Principles and Values
Start Simple
We begin with a single Terraform configuration in a monorepo to keep things straightforward.
- A single root module is used for initial infrastructure (e.g., networking, compute, storage).
- This allows the team to quickly get started and deliver infrastructure without added complexity.
- State files are managed centrally (remote backend), ensuring team collaboration.
Add Complexity When Needed
As the infrastructure grows, we introduce modularity and structure to maintain scalability and reusability.
- Common infrastructure components (e.g., VPCs, databases, IAM roles, Kubernetes clusters) are abstracted into modules.
- Modules are version-controlled within the same repository, promoting reuse and standard practices.
- The monorepo continues to house all Terraform code, simplifying dependency management and visibility.
Monorepo Approach
We use a monorepo for Terraform code to ensure consistency and collaboration across teams.
- A single repository contains all environments (dev, staging, production) and their respective configurations.
- Shared modules are stored in a dedicated modules/ directory and referenced by environment-specific configurations.
- This enables a single source of truth for infrastructure, while also supporting CI/CD pipelines for automated validation and deployment.

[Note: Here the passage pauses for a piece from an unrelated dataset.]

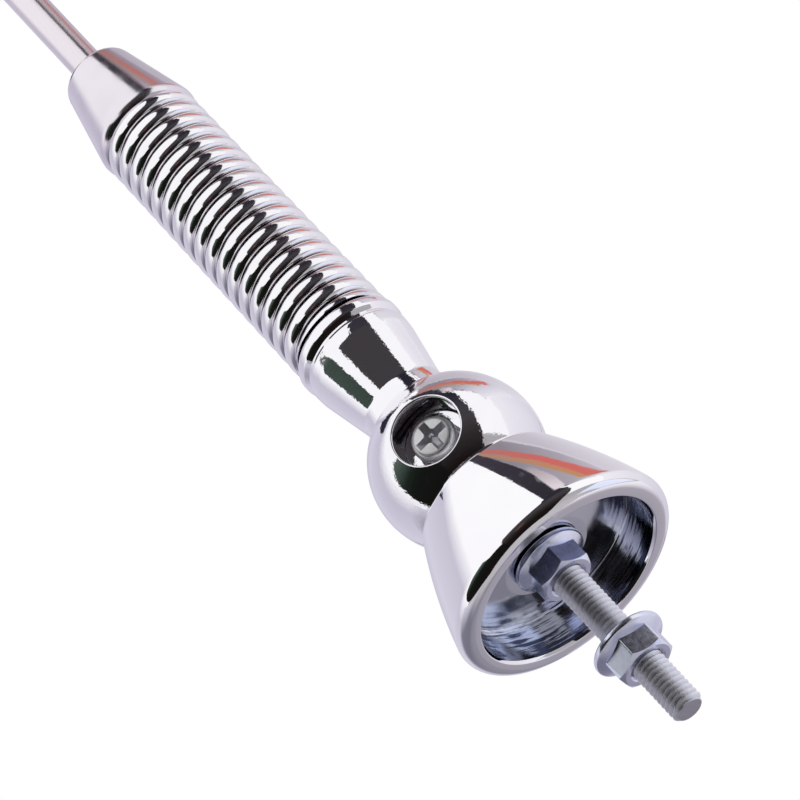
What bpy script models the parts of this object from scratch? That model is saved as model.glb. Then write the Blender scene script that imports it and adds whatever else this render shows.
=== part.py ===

Modules for Reusability and Standardization
- Modules encapsulate reusable patterns (e.g., network, eks, rds, iam).
- This reduces duplication, enforces organizational standards, and accelerates provisioning.
- Teams consume modules via versioned references, ensuring stability while allowing controlled updates.
Benefits of this Approach
- Simplicity First → Teams can start small without over-engineering.
- Scalability → As requirements grow, modular design supports complex infrastructure.
- Consistency → All environments follow the same structure and use shared modules.
- Collaboration → A monorepo ensures visibility, easier reviews, and central governance.
- Reusability → Modules allow faster delivery and standardization across projects.